Instructions to follow:
Extract all data as written.

Supplied material:
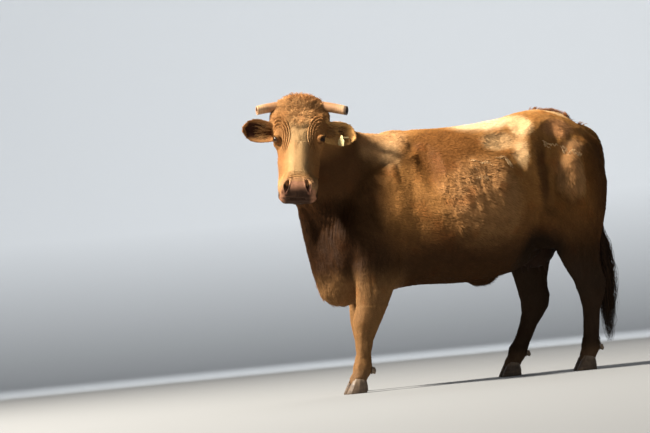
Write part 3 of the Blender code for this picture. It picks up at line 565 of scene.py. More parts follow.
# Rises and hollows on the body (left side given): place, reach, how far the skin moves.
RELIEF = [
    ((0.120, -0.352, 1.330), (0.10, 0.030, 0.075), 0.007),  # top edge of the shoulder blade
    ((0.215, -0.430, 1.150), (0.10, 0.032, 0.180), 0.006),  # its spine
    ((0.190, -0.285, 1.240), (0.12, 0.045, 0.130), -0.009),  # hollow behind it
    ((0.235, -0.560, 0.980), (0.10, 0.030, 0.160), -0.005),  # groove before the upper arm
    ((0.262, 0.330, 1.265), (0.08, 0.040, 0.110), 0.007),  # front edge of the hook
    ((0.215, 0.165, 1.290), (0.08, 0.090, 0.045), -0.006),  # flank hollow under the loin
    ((0.285, 0.385, 1.120), (0.10, 0.034, 0.150), -0.008),  # groove before the thigh
    ((0.240, 0.452, 1.220), (0.08, 0.034, 0.080), -0.006),  # behind the hook
    ((0.262, 0.545, 1.040), (0.09, 0.075, 0.130), 0.008),  # thigh
    ((0.262, 0.640, 0.930), (0.09, 0.024, 0.190), -0.006),  # groove between the thigh's muscles
    ((0.240, 0.330, 0.850), (0.10, 0.050, 0.140), -0.006),  # under the flank fold
    ((0.120, 0.700, 1.230), (0.06, 0.040, 0.060), -0.006),  # beside the tail head
    ((0.330, 0.140, 0.960), (0.12, 0.150, 0.270), 0.011),  # fullest part of the barrel
    ((0.310, 0.000, 1.130), (0.12, 0.200, 0.050), 0.004),  # upper edge of the old winter coat
    ((0.205, -0.610, 0.560), (0.06, 0.018, 0.120), -0.005),  # between the forearm's muscles
]


def body_relief(points):
    """Bones, grooves and a slight unevenness all over, so that no stretch is quite smooth."""
    mirror = both_sides(points)
    rise = pushed(mirror + 0.007 * noise(points, 0.12, 21)[:, None], RELIEF)
    rise = rise + 0.0014 * layered(points, 0.11, 22) * ease(0.35, 0.60, points[:, 2])
    ribs = waves(points[:, 1] + 0.25 * points[:, 2], 0.066)
    barrel = near(mirror, (0.340, -0.060, 0.960), (0.16, 0.22, 0.30))
    return (rise + 0.0012 * ribs * barrel) * (1 - on_head(points))


# Grooves beside the tendons: side of the body, lowest and highest point, middle of the leg there,
# how far behind it the groove lies, its lean, and how far from the middle the leg reaches.
TENDONS = (
    (1, 0.165, 0.30, -0.640, 0.004, 0, 0.11),
    (1, 0.175, 0.36, 0.585, 0.004, 0, 0.11),
    (-1, 0.165, 0.30, -0.545, 0, 0, 0.13),
    (-1, 0.175, 0.33, 0.375, 0, 0.25, 0.13),
)


def leg_relief(points):
    """Tendons behind the cannon bones."""
    x, y, z = points.T
    rise = np.zeros(len(points))
    for side, low, high, place, back, lean, reach in TENDONS:
        band = ease(low, low + 0.04, z) * ease(high, high - 0.04, z)
        own = (x * side > 0) & (np.abs(y - place) < reach)
        rise -= 0.0035 * own * band * bell(y, place + back + lean * (z - 0.25), 0.008)
    return rise


def work_skin(skin):
    """All the form that the solids leave out."""
    mesh = skin.data
    points = points_of(mesh)
    rise = body_relief(points) + neck_folds(points) + leg_relief(points)
    points = points + normals_of(mesh) * rise[:, None]
    head = on_head(points)
    face = to_head(points)
    rise = face_relief(face) + lip_lines(face) + muzzle_wrinkles(face)
    rise += sum(brow_folds(face, side) for _, side in SIDES)
    rise *= head * (on_ears(points) == 0)
    face = face + normals_of(mesh) @ HEAD_TURN * rise[:, None]
    face[:, 2] -= nose_sides(face) * head
    for _, side in SIDES:
        face += nostril_push(face, side) * head[:, None]
        face = shape_eye(face, side)
    write(mesh, from_head(face))
    mesh.shade_smooth()


def unwrap(obj):
    """The skin's own unwrap, which its coat's bake map follows."""
    bpy.ops.object.select_all(action="DESELECT")
    bpy.context.view_layer.objects.active = obj
    obj.select_set(True)
    bpy.ops.object.mode_set(mode="EDIT")
    bpy.ops.mesh.select_all(action="SELECT")
    bpy.ops.uv.smart_project(angle_limit=1.15, island_margin=0.001)
    bpy.ops.object.mode_set(mode="OBJECT")
    obj.data.uv_layers[0].name = "OFBake"


# ---- markings ----
# Zones of the coat (left side given, the right is the same): colour, strength, place, reach.
MARKINGS = [
    (TAN, 0.90, (0.100, -0.460, 1.330), (0.22, 0.24, 0.24)),  # withers, shoulder blade
    # Painted highlight along the spine of the shoulder blade.
    (CREAM, 0.40, (0.180, -0.430, 1.250), (0.10, 0.09, 0.17)),
    (RUST, 0.95, (0.220, -0.140, 1.240), (0.28, 0.30, 0.27)),  # ribs
    # Paler hair over the loin and hook, partly painted highlight where the back faces the light.
    (PALE, 0.95, (0.100, 0.130, 1.380), (0.20, 0.25, 0.11)),  # loin
    (CREAM, 0.65, (0.240, 0.160, 1.255), (0.12, 0.15, 0.08)),
    (CREAM, 1.00, (0.190, 0.305, 1.330), (0.16, 0.085, 0.12)),  # hook
    # Painted highlight down the front edge of the hook.
    (CREAM, 0.85, (0.285, 0.270, 1.190), (0.08, 0.060, 0.14)),
    # Painted shade in the groove behind the hook.
    (SHADE_BROWN, 0.80, (0.290, 0.405, 1.080), (0.13, 0.080, 0.32)),  # behind the hook
    (CROUP, 0.95, (0.190, 0.530, 1.310), (0.12, 0.150, 0.09)),
    # Paler hair along the spine, partly painted highlight.
    (CREAM, 0.80, (0.050, 0.560, 1.400), (0.07, 0.240, 0.05)),
    (RUMP, 0.80, (0.240, 0.600, 1.200), (0.08, 0.120, 0.07)),
    (COAT_OLD, 0.95, (0.320, 0.020, 0.945), (0.18, 0.310, 0.32)),  # shaggy rib patch
    (THIGH_OLD, 0.90, (0.262, 0.545, 1.050), (0.12, 0.120, 0.19)),  # shaggy thigh patch
    (RUST, 0.60, (0.240, 0.680, 1.100), (0.12, 0.070, 0.24)),
]
SHAGGY = [((0.320, 0.010, 0.945), (0.18, 0.300, 0.310)), ((0.262, 0.540, 1.040), (0.12, 0.120, 0.210))]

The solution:
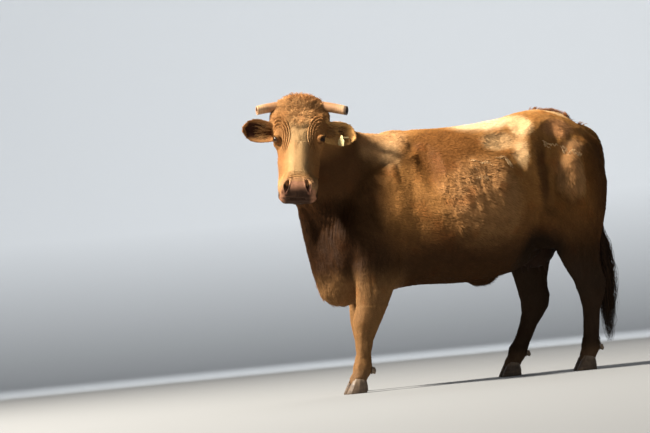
Write part 3 of the Blender code for this picture. It picks up at line 565 of scene.py. More parts follow.
# Rises and hollows on the body (left side given): place, reach, how far the skin moves.
RELIEF = [
    ((0.120, -0.352, 1.330), (0.10, 0.030, 0.075), 0.007),  # top edge of the shoulder blade
    ((0.215, -0.430, 1.150), (0.10, 0.032, 0.180), 0.006),  # its spine
    ((0.190, -0.285, 1.240), (0.12, 0.045, 0.130), -0.009),  # hollow behind it
    ((0.235, -0.560, 0.980), (0.10, 0.030, 0.160), -0.005),  # groove before the upper arm
    ((0.262, 0.330, 1.265), (0.08, 0.040, 0.110), 0.007),  # front edge of the hook
    ((0.215, 0.165, 1.290), (0.08, 0.090, 0.045), -0.006),  # flank hollow under the loin
    ((0.285, 0.385, 1.120), (0.10, 0.034, 0.150), -0.008),  # groove before the thigh
    ((0.240, 0.452, 1.220), (0.08, 0.034, 0.080), -0.006),  # behind the hook
    ((0.262, 0.545, 1.040), (0.09, 0.075, 0.130), 0.008),  # thigh
    ((0.262, 0.640, 0.930), (0.09, 0.024, 0.190), -0.006),  # groove between the thigh's muscles
    ((0.240, 0.330, 0.850), (0.10, 0.050, 0.140), -0.006),  # under the flank fold
    ((0.120, 0.700, 1.230), (0.06, 0.040, 0.060), -0.006),  # beside the tail head
    ((0.330, 0.140, 0.960), (0.12, 0.150, 0.270), 0.011),  # fullest part of the barrel
    ((0.310, 0.000, 1.130), (0.12, 0.200, 0.050), 0.004),  # upper edge of the old winter coat
    ((0.205, -0.610, 0.560), (0.06, 0.018, 0.120), -0.005),  # between the forearm's muscles
]


def body_relief(points):
    """Bones, grooves and a slight unevenness all over, so that no stretch is quite smooth."""
    mirror = both_sides(points)
    rise = pushed(mirror + 0.007 * noise(points, 0.12, 21)[:, None], RELIEF)
    rise = rise + 0.0014 * layered(points, 0.11, 22) * ease(0.35, 0.60, points[:, 2])
    ribs = waves(points[:, 1] + 0.25 * points[:, 2], 0.066)
    barrel = near(mirror, (0.340, -0.060, 0.960), (0.16, 0.22, 0.30))
    return (rise + 0.0012 * ribs * barrel) * (1 - on_head(points))


# Grooves beside the tendons: side of the body, lowest and highest point, middle of the leg there,
# how far behind it the groove lies, its lean, and how far from the middle the leg reaches.
TENDONS = (
    (1, 0.165, 0.30, -0.640, 0.004, 0, 0.11),
    (1, 0.175, 0.36, 0.585, 0.004, 0, 0.11),
    (-1, 0.165, 0.30, -0.545, 0, 0, 0.13),
    (-1, 0.175, 0.33, 0.375, 0, 0.25, 0.13),
)


def leg_relief(points):
    """Tendons behind the cannon bones."""
    x, y, z = points.T
    rise = np.zeros(len(points))
    for side, low, high, place, back, lean, reach in TENDONS:
        band = ease(low, low + 0.04, z) * ease(high, high - 0.04, z)
        own = (x * side > 0) & (np.abs(y - place) < reach)
        rise -= 0.0035 * own * band * bell(y, place + back + lean * (z - 0.25), 0.008)
    return rise


def work_skin(skin):
    """All the form that the solids leave out."""
    mesh = skin.data
    points = points_of(mesh)
    rise = body_relief(points) + neck_folds(points) + leg_relief(points)
    points = points + normals_of(mesh) * rise[:, None]
    head = on_head(points)
    face = to_head(points)
    rise = face_relief(face) + lip_lines(face) + muzzle_wrinkles(face)
    rise += sum(brow_folds(face, side) for _, side in SIDES)
    rise *= head * (on_ears(points) == 0)
    face = face + normals_of(mesh) @ HEAD_TURN * rise[:, None]
    face[:, 2] -= nose_sides(face) * head
    for _, side in SIDES:
        face += nostril_push(face, side) * head[:, None]
        face = shape_eye(face, side)
    write(mesh, from_head(face))
    mesh.shade_smooth()


def unwrap(obj):
    """The skin's own unwrap, which its coat's bake map follows."""
    bpy.ops.object.select_all(action="DESELECT")
    bpy.context.view_layer.objects.active = obj
    obj.select_set(True)
    bpy.ops.object.mode_set(mode="EDIT")
    bpy.ops.mesh.select_all(action="SELECT")
    bpy.ops.uv.smart_project(angle_limit=1.15, island_margin=0.001)
    bpy.ops.object.mode_set(mode="OBJECT")
    obj.data.uv_layers[0].name = "OFBake"


# ---- markings ----
# Zones of the coat (left side given, the right is the same): colour, strength, place, reach.
MARKINGS = [
    (TAN, 0.90, (0.100, -0.460, 1.330), (0.22, 0.24, 0.24)),  # withers, shoulder blade
    # Painted highlight along the spine of the shoulder blade.
    (CREAM, 0.40, (0.180, -0.430, 1.250), (0.10, 0.09, 0.17)),
    (RUST, 0.95, (0.220, -0.140, 1.240), (0.28, 0.30, 0.27)),  # ribs
    # Paler hair over the loin and hook, partly painted highlight where the back faces the light.
    (PALE, 0.95, (0.100, 0.130, 1.380), (0.20, 0.25, 0.11)),  # loin
    (CREAM, 0.65, (0.240, 0.160, 1.255), (0.12, 0.15, 0.08)),
    (CREAM, 1.00, (0.190, 0.305, 1.330), (0.16, 0.085, 0.12)),  # hook
    # Painted highlight down the front edge of the hook.
    (CREAM, 0.85, (0.285, 0.270, 1.190), (0.08, 0.060, 0.14)),
    # Painted shade in the groove behind the hook.
    (SHADE_BROWN, 0.80, (0.290, 0.405, 1.080), (0.13, 0.080, 0.32)),  # behind the hook
    (CROUP, 0.95, (0.190, 0.530, 1.310), (0.12, 0.150, 0.09)),
    # Paler hair along the spine, partly painted highlight.
    (CREAM, 0.80, (0.050, 0.560, 1.400), (0.07, 0.240, 0.05)),
    (RUMP, 0.80, (0.240, 0.600, 1.200), (0.08, 0.120, 0.07)),
    (COAT_OLD, 0.95, (0.320, 0.020, 0.945), (0.18, 0.310, 0.32)),  # shaggy rib patch
    (THIGH_OLD, 0.90, (0.262, 0.545, 1.050), (0.12, 0.120, 0.19)),  # shaggy thigh patch
    (RUST, 0.60, (0.240, 0.680, 1.100), (0.12, 0.070, 0.24)),
]
SHAGGY = [((0.320, 0.010, 0.945), (0.18, 0.300, 0.310)), ((0.262, 0.540, 1.040), (0.12, 0.120, 0.210))]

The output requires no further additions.